What Makes China Different

December 4, 2019

One major difference is that most Chinese have NOT been seriously influenced by the politics and religious beliefs of Christianity, Islam, and Judaism. The major influences of Chinese Culture come from Confucian and Taoist thought.

In fact, the former prime minister of Singapore, Lee Kuan Yew thought that Western-style democracy is incompatible with Confucianism and that the latter constitutes a much more coherent ideological basis for a well-ordered Asian society than Western notions of individual liberty.

Confucianism and Taoism appeared in China almost nine hundred years before Christianity became the official religion of the Roman Empire. It would take another three centuries before Christianity and Islam reached China, more than twelve hundred years after the 5th century BC when Confucian and Taoist thought was introduced to China.

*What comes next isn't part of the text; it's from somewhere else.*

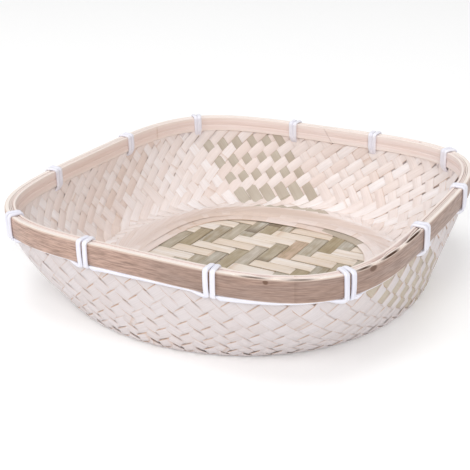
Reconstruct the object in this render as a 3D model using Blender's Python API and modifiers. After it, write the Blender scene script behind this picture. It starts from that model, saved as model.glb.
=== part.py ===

The Jews arrived much later. Most scholars agree that a Jewish community existed in Kaifeng, China since the Northern Song Dynasty (960–1127 AD), though some date their arrival to the Tang Dynasty (618–907 AD), or earlier.

Buddhism arrived during the Han Dynasty, but by then China was already deeply Confucian and Taoist. Both have philosophies that focus on harmony and social order in society. Although Christianity, Judaism, Islam, and Buddhism all mention harmony, too, the violence and wars caused by these religions have painted a wide bloody scar through history that continues today. You might be shocked to discover that Buddhists can be violent, too. If you are interested, I suggest you read A Short History of Violent Buddhism to learn more.

Confucius and many of his contemporaries were concerned about the state of turmoil, competition, and warfare between the feudal states. They sought philosophical and practical solutions to the problems of government — solutions that, they hoped, would lead to a restoration of unity and stability. – Columbia.edu

Taoism (also known as Daoism) is a Chinese philosophy attributed to Lao Tzu (c. 500 BCE) which contributed to the folk religion of the people primarily in the rural areas of China. Taoism focuses on the present – heaven and hell exist in how you connect to the present moment. On the other hand, Christianity teaches that heaven or hell happens after death.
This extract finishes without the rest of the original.